I happen to know quite a bit about vodka manufacturing, as it happens, having worked with the South African retail arm of Gilbey’s.  As I’ve recounted on these pages before, part of my education occurred when the Gilbey’s guys took me on a tour of their production facility, where an engineer taught me how to make cheap liquor:  take a clear distilled spirit (from any source:  potatoes, sugar cane, barley, wheat, apples, all mixed together, whatever) and pass it through a series of charcoal filters to make vodka, or add a few drops of diesel fuel(!) to make gin, and so on.
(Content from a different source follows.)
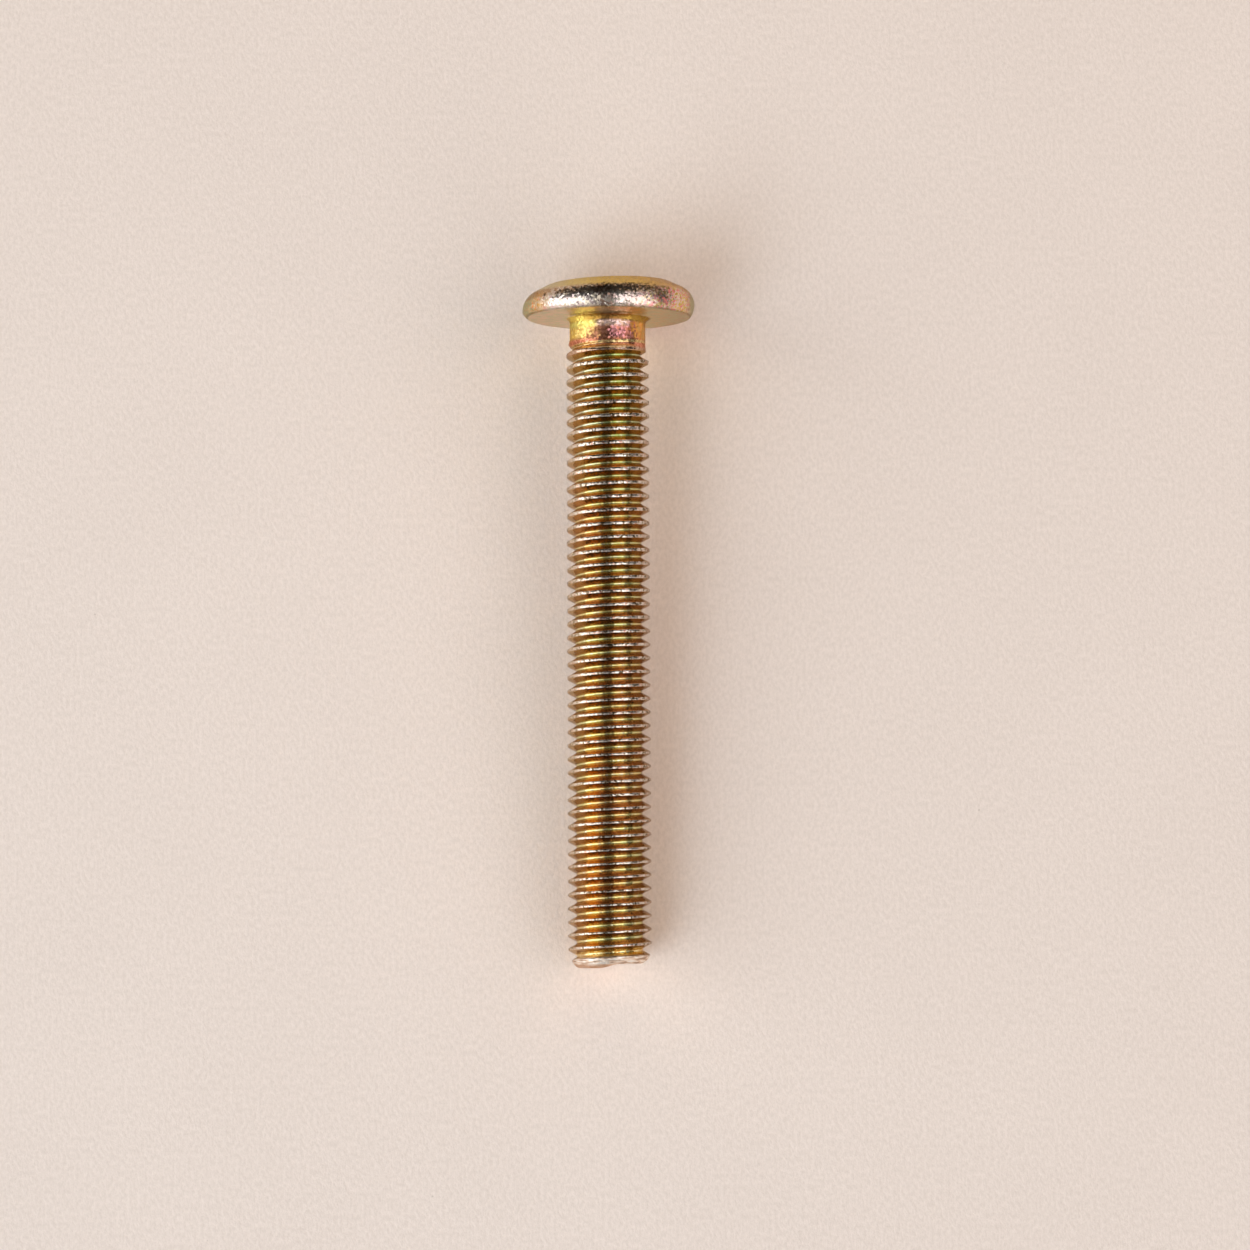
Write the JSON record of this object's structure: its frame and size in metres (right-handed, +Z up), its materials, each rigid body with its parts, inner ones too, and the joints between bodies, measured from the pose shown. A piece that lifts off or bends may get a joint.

The genius of marketing, in the Grey Goose example, was not the manufacture of the vodka or the quality of its raw material, therefore — French wheat is no different from any other wheat — but utilizing the aura of French luxury brands (Louis Vuitton, Chanel etc.) to imply that GG was an exceptional product, made all the more so by creating an artificial bottleneck on supply, and most telling of all, selling the product at a premium price to the International Status-Hungry Parvenu Set.  Good grief:  $30 per bottle for vodka?  When it first came out, I tried it at a hotel bar somewhere — I think it was at Claridges in London, while on a business trip — and while I’m no expert on vodka, I have drunk a woeful amount of the foul stuff.  I could discern little difference between Grey Goose, Stolichnaya and Smirnoff.  (The bartender obliged me by setting up a blind taste test of the three brands — the mark of a good bartender, by the way.)  I identified Smirnoff immediately (see above for reasons), but GG and Stoli?  No chance.  And Stolichnaya, by the way, is a product that trades on the Russian ethos for vodka quality, go figure.

But what all the above illustrates is how easy it can be to dupe people into buying expensive products as part of an aspirational desire to be part of a specific set — most notably, what used to be described as the “jet set” (now, the private jet set), which contains elements of society such as professional footballers, pop stars, supermodels, Russian oligarchs, Hollywood actors, software billionaires and other such scum.

And never has the old adage been so verified that a fool and his money are soon parted.